While the soup boils, make your masa roux.  For masa roux, I like to use 1 part oil to 2 parts maseca. Heat oil in a saucepan, then sprinkle or sift in the maseca.  When it's cooked through, ladle some broth from your pot (about a cup) and add water to thin.  Work out any lumps and stir while you bring to a boil.  If your hominy isn't soft when the roux comes together, set the roux to warm and stir about every minute so that it doesn't burn or stick.

When, the hominy is soft add the masa roux and stir so that it mixes evenly.  Bring back to a boil, stir well, and serve with hot corn tortillas.  What you see in the picture is pozole topped with shredded cabbage and avocado slices.
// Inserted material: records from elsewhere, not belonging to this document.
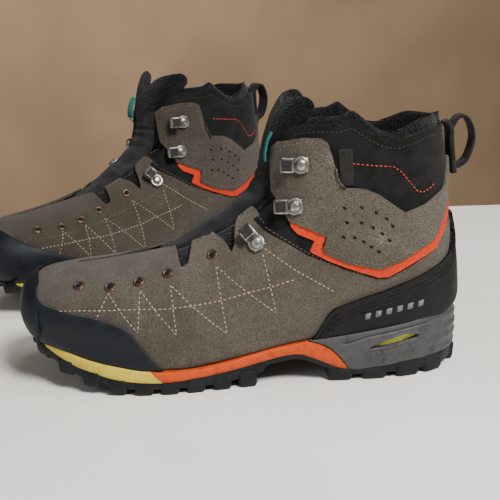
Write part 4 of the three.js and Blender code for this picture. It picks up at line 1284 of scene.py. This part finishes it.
def insole(boot):
    """The footbed's top: a dished sheet on the floor of the shoe."""
    s = np.linspace(1.2, 12.3, 60)
    share = np.linspace(-1, 1, 31)
    angle = math.pi + share[None] * np.interp(s, [1.2, 4, 12.3], [0.9, 1.0, 0.75])[:, None]
    angle = np.where(angle > math.pi, angle - 2 * math.pi, angle)
    spots = np.stack([s[:, None] + 0 * angle, angle], -1)
    top = skin(spots, np.full(angle.shape, -10.6))
    bottom = skin(spots, np.full(angle.shape, -6.4))
    return slab(boot, "footbed_sheet", top, bottom, FOAM, sides=top[..., :2], roll=0.5, slot="footbed_foam",
                replaces=("footbed",))


HOOKS = [  # name, side-view x, z, heading, lift
    ("locking", 10.3, 98, (-8, 10), 0.0), ("lower", 36, 122, (-1, 0), PANEL_LIFT),
    ("upper", 40.4, 149, (-1, 0), PANEL_LIFT),
]
HOOK_FOLD = [
    (-4.6, 1.3), (2, 1.3), (8, 1.3), (11.2, 1.7), (12.9, 3.4), (12.4, 5.6), (10.4, 6.7), (7.5, 6.9),
    (4.4, 6.7),
]


RIVET = [  # radius, height
    (CLOSED, 0.4), (5.6, 0.4), (5.8, 1.5), (5.5, 2.3), (4.7, 2.6), (4.1, 2.2), (3.9, 2.3), (3.7, 3.2),
    (3.0, 3.9), (1.8, 4.3), (CLOSED, 4.4),
]


def hooks(boot):
    """Lacing hooks: a plate folded back over itself, a collared rivet on its foot and a dark ribbed pad
    on its head."""
    u, v = np.meshgrid(np.linspace(-1, 1, 13), np.linspace(-1, 1, 13))
    ribs = 0.7 + 0.12 * np.cos(u * 12) * np.cos(v * 12)
    for side_name, flank in SIDES:
        for name, x, z, heading, lift in HOOKS:
            place, out, ahead, across = at = seat(x, z, flank, lift, heading)
            node = f"{name}_hook_{side_name}"
            fold = [place + ahead * a + out * h for a, h in HOOK_FOLD]
            straps(boot, f"{node}_plate", fold, PLATE_WIDTH, PLATE_THICKNESS, STEEL, flat_axis=across,
                   slot="hook_steel", replaces=(node,))
            gathered(boot, f"{node}_rivet", [turned(at, RIVET, 32)], STEEL, slot="hook_steel")
            pad = place + ahead * (8.2 + u[..., None] * 3.4) + across * v[..., None] * 3.6 + out * FOLD_HEIGHT
            slab(boot, f"{node}_pad", pad + out * ribs[..., None], pad, INSERT, roll=0.25, slot="hook_steel")


def dress(boot):
    """Every piece of one boot."""
    for make in (lower_suede, toe_rand, heel_patch, ankle_panels, ankle_trim, collar_shell, midsoles,
                 heel_frames, outsoles, heel_straps, eyelets, seams, perforations, heel_bars, side_label,
                 tongue, collar_padding, sock, insole, hooks):
        make(boot)


# ---------------------------------------------------------------- the pair
def boots():
    """Both boots' frames, read from where the tongue joints stand."""
    made = []
    for name, flip in (("left", False), ("right", True)):
        joint = next(j for j in frame["record"]["behaviour"]["joints"] if j["name"] == f"{name}_tongue_tip")
        pivot, axis = Vector(joint["pos_m"]), Vector(joint["axis"])
        yaw = math.atan2(axis.x, -axis.y)
        turn = Matrix.Rotation(yaw, 4, "Z")
        made.append(Boot(name, pivot - turn @ Vector((-0.058, 0, 0.086)), yaw, flip))
    return made


def camera():
    """The viewing camera: near the floor, in front of the outer side of the left boot."""
    data = bpy.data.cameras.new("view")
    data.lens, data.sensor_width = 63.3, 36.0
    data.clip_start = 0.05
    pan, tilt, roll = 0.056, -0.263, -0.0175
    ahead = Vector((math.sin(pan) * math.cos(tilt), math.cos(pan) * math.cos(tilt), math.sin(tilt)))
    right = Vector((math.cos(pan), -math.sin(pan), 0))
    up = right.cross(ahead)
    across = right * math.cos(roll) + up * math.sin(roll)
    above = up * math.cos(roll) - right * math.sin(roll)
    obj = bpy.data.objects.new("view", data)
    turn = Matrix((across, above, -ahead)).transposed().to_4x4()
    obj.matrix_world = Matrix.Translation((0.0064, -0.7285, 0.2439)) @ turn
    bpy.context.scene.collection.objects.link(obj)
    bpy.context.scene.camera = obj


def lamp(name, place, target, size, energy, colour):
    """A soft square lamp that faces its target."""
    data = bpy.data.lights.new(name, "AREA")
    data.size, data.energy, data.color = size, energy, colour
    obj = bpy.data.objects.new(name, data)
    obj.location = place
    obj.rotation_euler = (Vector(target) - Vector(place)).to_track_quat("-Z", "Y").to_euler()
    bpy.context.scene.collection.objects.link(obj)


def sheet_of(name, corners, material):
    """A flat stage sheet from its corners."""
    mesh = bpy.data.meshes.new(name)
    mesh.from_pydata(corners, [], [tuple(range(len(corners)))])
    mesh.materials.append(material)
    obj = bpy.data.objects.new(name, mesh)
    bpy.context.scene.collection.objects.link(obj)
    return obj


def studio():
    """Pale table top, warm wall behind it and three soft lamps."""
    table = Finish("table_top", Roughness=0.55, Specular_IOR_Level=0.3)
    clouds = table.noise(6, 2).ramp(0.3, 0.7)
    table.set("Base Color", table.mix(clouds, srgb(250, 248, 243), srgb(242, 240, 234)))
    wall = Finish("wall", Roughness=0.9)
    clouds = wall.noise(3, 2).ramp(0.3, 0.7)
    wall.set("Base Color", wall.mix(clouds, srgb(186, 155, 124), srgb(172, 142, 112)))
    sheet_of("floor", [(-2, -2, 0), (2, -2, 0), (2, 0.36, 0), (-2, 0.36, 0)], table.material)
    sheet_of("backdrop", [(-6, 2.6, -3), (6, 2.6, -3), (6, 2.6, 4), (-6, 2.6, 4)], wall.material)
    lamp("key", (0.5, -0.85, 1.15), (0.05, -0.05, 0.05), 0.45, 31, (1, 0.98, 0.94))
    lamp("fill", (-0.9, -1.0, 0.7), (-0.1, 0, 0.08), 0.7, 2.5, (0.95, 0.97, 1))
    lamp("top", (0.3, -0.1, 1.3), (0, -0.05, 0), 0.6, 4, (1, 0.98, 0.95))
    lamp("wall", (-0.6, 0.9, 1.2), (-0.3, 2.6, -0.1), 0.5, 26, (1, 0.98, 0.95))
    world = bpy.data.worlds.new("room")
    world.use_nodes = True
    world.node_tree.nodes["Background"].inputs[0].default_value = (0.9, 0.86, 0.82, 1)
    world.node_tree.nodes["Background"].inputs[1].default_value = 0.13
    bpy.context.scene.world = world


KEPT = {"shank": DARK_STEEL, "insole_board": BOARD, "heel_counter": BOARD}


def finish_kept_nodes():
    """Finishes for the frame's own parts that stay hidden inside the boots."""
    for name, obj in frame["nodes"].items():
        for part, material in KEPT.items():
            if part in name:
                obj.data.materials.clear()
                obj.data.materials.append(material)


camera()
studio()
finish_kept_nodes()
for one in boots():
    dress(one)
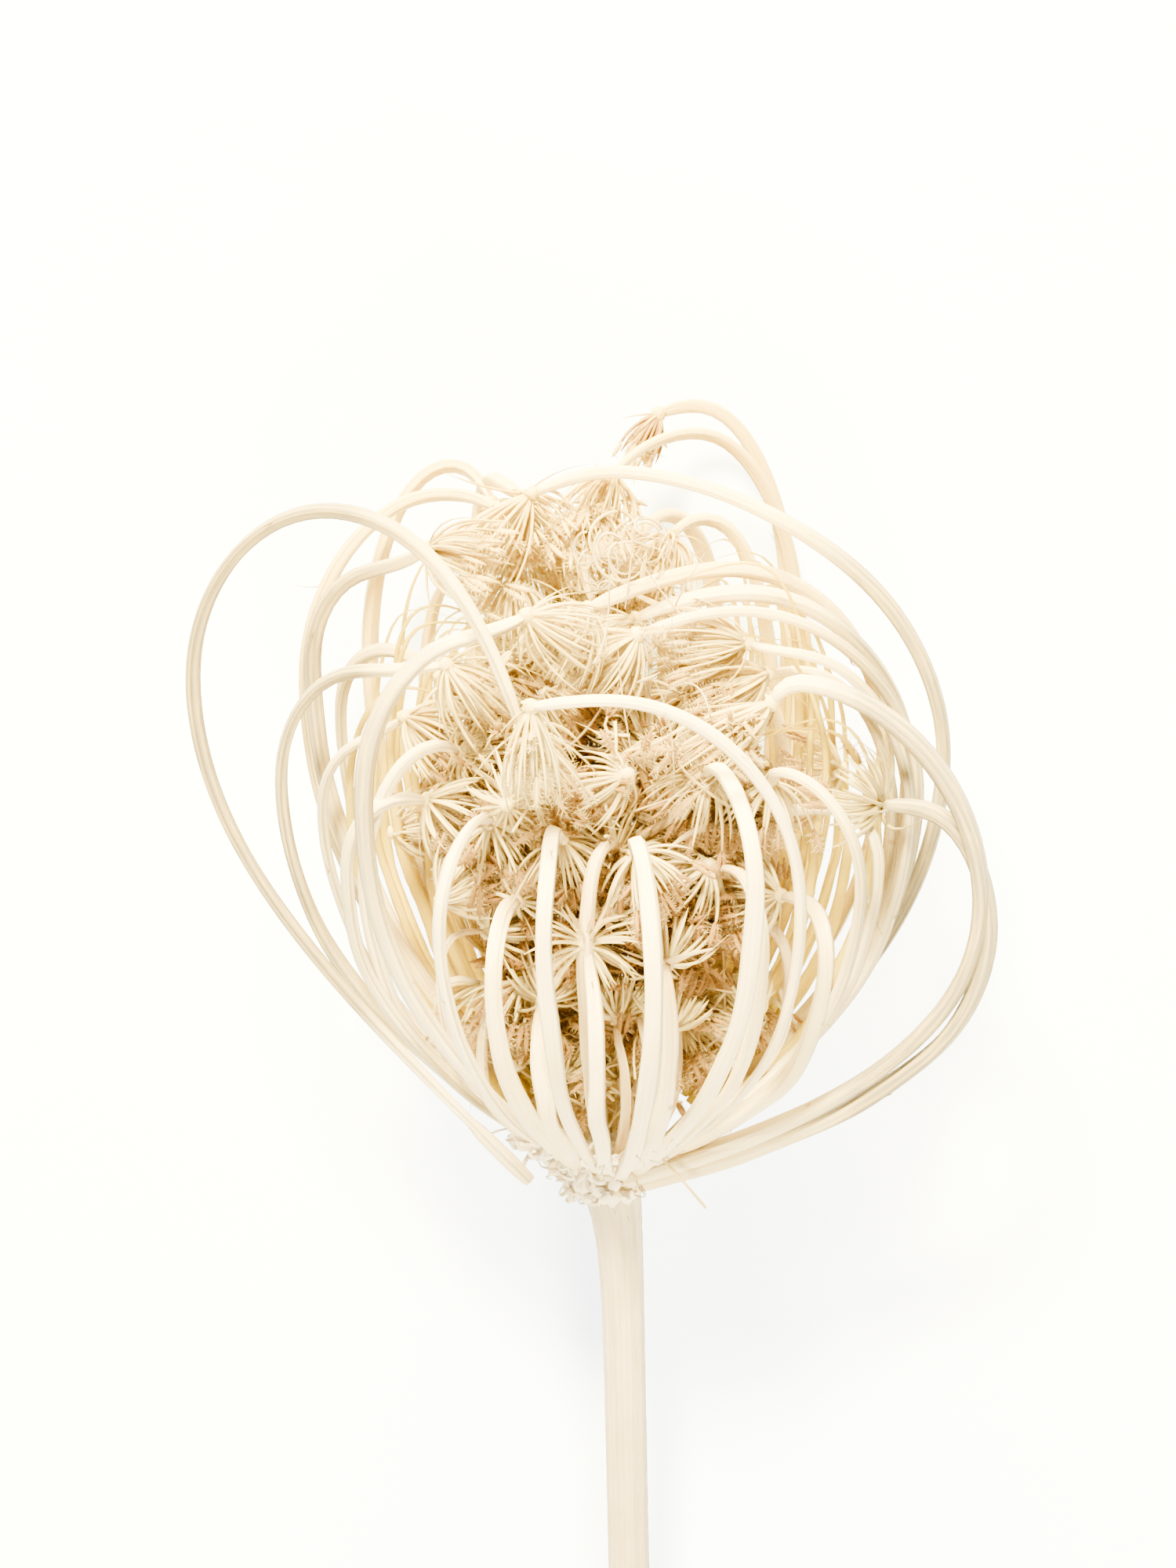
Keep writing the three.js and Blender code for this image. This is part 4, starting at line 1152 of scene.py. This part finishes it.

*If any of the ingredients in this recipe are bothersome for you, substitute them for something else.  For example, parsley instead of oregano or diced zucchini instead of mushrooms.  

**to make a more manageable quantity, use these proportions:

1roasted, peelers bell pepper
1small can of hominy
1 tb thyme and 1 tb oregano
1 clove garlic, chopped
1/2 C to 1 C sliced mushrooms
(Optional)1/2 C chik'n, sliced
1 to 2 tb maseca
1 to 2 tb canola or corn oil
Salt and pepper to taste

The hominy and herbs will be cheaper at the Mexican market, and they may have better corn tortillas.  My favorite are dark yellow, grainy, thick, and smell like fragrant masa.  They steam very well.  I've seen hominy that has been frozen in supermarkets before, but I've never used it before.  If you have massive leftovers, freeze them in a zipper bag for no longer than a month. The Middle Eastern store may have large jars of roasted peppers at a good price.